Серьезную поддержку мне весьма неожиданно оказал Джон Эндерсон, обозреватель одной из реакционных бульварных газет Херста «Джорнел америкен». Он пригласил меня в бар нью-йоркского Атлетического клуба поговорить о пьесе. До этого я в глаза не видел ни одного живого критика. Ему было чуть больше сорока, это был красивый мужчина, одетый в безукоризненно сшитый костюм, и крайне серьезный. В пьесе ему почудилось что-то недосказанное.

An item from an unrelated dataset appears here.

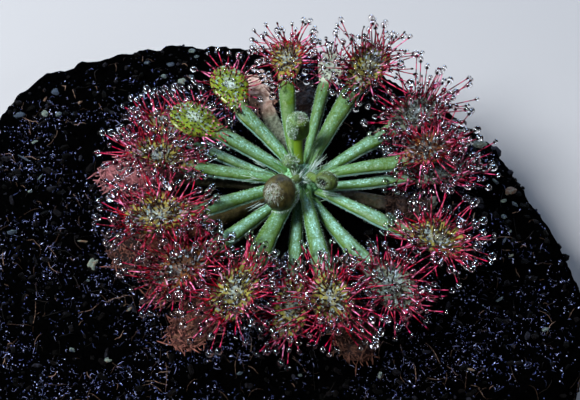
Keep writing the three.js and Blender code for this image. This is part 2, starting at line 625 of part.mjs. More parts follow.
// Each tentacle takes the first lift and swing that keep it clear of every other piece.
function growTentacles(leaf, sites, liftsFor, bare) {
  for (const site of sites) {
    const others = [
      ...YOUNG.flatMap(youngBalls),
      ...bodies.filter((b) => b !== leaf).flatMap((b) => bodyBalls.get(b.name)),
      ...[...grown.values()].flat().flatMap(tentacleBalls),
    ];
    const choices = liftsFor(site).flatMap((lift) => SWINGS.map((swing) => [lift, swing]));
    const found = choices
      .map(([lift, swing]) => tentacleAt(leaf, site, lift, swing, bare))
      .find((tentacle) => isClear(tentacleBalls(tentacle), others));
    if (found) grown.get(leaf.name).push(found);
  }
}

living.forEach((leaf, i) => {
  growTentacles(leaf, tentacleSites(leaf, i), (site) => (site.onEdge ? EDGE_LIFTS : FACE_LIFTS), false);
});
withered.forEach((leaf, i) => {
  growTentacles(leaf, bristleSites(i), () => BRISTLE_LIFTS, true);
});

const plant = new THREE.Group();

function place(name, solid, finish) {
  const mesh = new THREE.Mesh(geometryOf(solid), new THREE.MeshStandardMaterial(finish));
  mesh.name = name;
  plant.add(mesh);
}

function placeLeaf(leaf, finish) {
  place(leaf.name, united([leafBody(leaf), ...grown.get(leaf.name).map(tentacleSolid)]), finish);
}

place("peat", peatSolid(), FINISH.peat);
place("crown", crownSolid(), FINISH.crown);
for (const young of YOUNG) place(young.name, youngSolid(young), FINISH.young);
for (const leaf of living) placeLeaf(leaf, FINISH.living);
for (const leaf of withered) placeLeaf(leaf, FINISH.withered);

export default plant;
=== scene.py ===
"""A rosette sundew on its hummock of peat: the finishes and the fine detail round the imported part."""

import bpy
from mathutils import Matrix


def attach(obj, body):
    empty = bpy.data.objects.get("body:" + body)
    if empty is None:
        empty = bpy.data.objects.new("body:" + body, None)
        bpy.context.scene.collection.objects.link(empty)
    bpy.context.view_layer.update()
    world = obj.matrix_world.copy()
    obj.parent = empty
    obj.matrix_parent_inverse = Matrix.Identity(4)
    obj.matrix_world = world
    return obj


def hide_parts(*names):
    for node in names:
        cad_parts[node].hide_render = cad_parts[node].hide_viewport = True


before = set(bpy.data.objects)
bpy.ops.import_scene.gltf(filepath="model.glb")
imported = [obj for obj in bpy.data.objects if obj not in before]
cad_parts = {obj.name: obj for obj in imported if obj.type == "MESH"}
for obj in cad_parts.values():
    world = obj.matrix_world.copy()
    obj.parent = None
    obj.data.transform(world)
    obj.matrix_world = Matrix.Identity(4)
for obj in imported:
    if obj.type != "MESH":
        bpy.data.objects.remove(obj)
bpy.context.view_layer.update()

import math

import bpy
import numpy as np

# ---------------------------------------------------------------- sizes, in millimetres

PEAT_TOP = 13.0
PEAT_CENTRE = np.array([-4.0, -3.0])
PEAT_RIM = np.array([
    [29.5, 1.5], [24, 12.5], [13, 21.5], [0, 26.5], [-14, 28], [-28, 26], [-38.5, 19.5], [-42.5, 7],
    [-43, -8], [-41, -22], [-32, -31.5], [-15, -34.5], [4, -34.5], [21, -33], [32.5, -26], [35, -15],
    [32.5, -5],
])
PEAT_FALL = 3.2
PEAT_SPOKES, PEAT_RINGS, FLANK_RINGS = 400, 140, 22
SHOULDER = 0.985  # share of the way to the rim at which the top turns into the flank
FLANK_KNOTS = [0, 0.3, 0.55, 0.8, 1.0]  # places down the flank, and its width and height there
FLANK_WIDTH = [SHOULDER, 1.0, 1.005, 0.985, 0.965]
FLANK_HEIGHT = [1.0, 0.72, 0.42, 0.19, 0.0]
CLEAR_OF_CROWN = 10.0  # litter lies further out than this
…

— Какой-то странный мир теней, — сказал он, — стоит за действующими лицами, область тьмы, которая позволяет думать, что вы собирались написать трагедию. Над пьесой довлеет завеса мрака, и это предвещает трагический финал.
Я заверил его, что вообще больше не собираюсь писать.
— Это моя пятая или шестая пьеса, и, как видите, я ничего не достиг.
Эндерсон опустил глаза. Если мне не изменяет память, у него были волнистые каштановые волосы и серьезный задумчивый взгляд.
— Вы написали трагедию, но в стиле народной комедии. Вам надо осмыслить то, что вы сделали.
Это была первая из моих трех или четырех бесед, которые я имел за всю свою жизнь с критиками. После этого я три года не садился за пьесы, опубликовал свой единственный роман «Фокус», однако все время бережно хранил в памяти его слова. Через три месяца после нашей беседы Эндерсон скоропостижно скончался от менингита.
Он задал мне еще один вопрос, который до сих пор не выходит из головы.
— Вы верующий? — спросил Эндерсон.
Отличаясь внутренней глухотой к самому себе и к тому, что мне подсказывало собственное творчество, я счел его абсурдным. Что там ни говори, а «Человек, которому всегда везло» — атеистическая пьеса: силам небесным здесь противопоставлялась личная доблесть и путь к спасению открывался в труде. Однако драматическое произведение, если дать ему жить по его собственным законам, несет в себе нечто большее, чем предрассудки или ограниченность автора. Истина заключалась в том, что действие пьесы неумолимо требовало трагической гибели Дэвида, а мой здравый смысл не допускал этого. В начале сороковых годов подобный финал казался мне обскурантистским. Действие пьесы сродни поступкам человека, которые говорят о нем больше, чем слова. Она несла в себе отчаянный порыв Дэвида познать себя, стремление разорвать космическую тишину, которая единственная дарует веру в этой жизни. Иными словами, Дэвид преуспел в накоплении сокровищ, которые оказались ему не нужны, и их поразила ржа. Этот парадокс стал краеугольным камнем, который лег в основу всех моих последующих пьес.
Стоя во время спектакля в глубине зала, я выдержал только одно представление «Человека, которому всегда везло». Винить было некого. Постановка напоминала грубую заплату или музыку, которую исполняют не на тех инструментах и не в той тональности. Я понял, что это моя последняя пьеса и я никогда не буду их больше писать. Распрощавшись на последнем представлении с актерами, я с чувством огромного облегчения добрался на метро до дома и прочитал о массированной бомбардировке союзнической авиацией захваченной нацистами Европы. Хоть где-то что-то было реальным.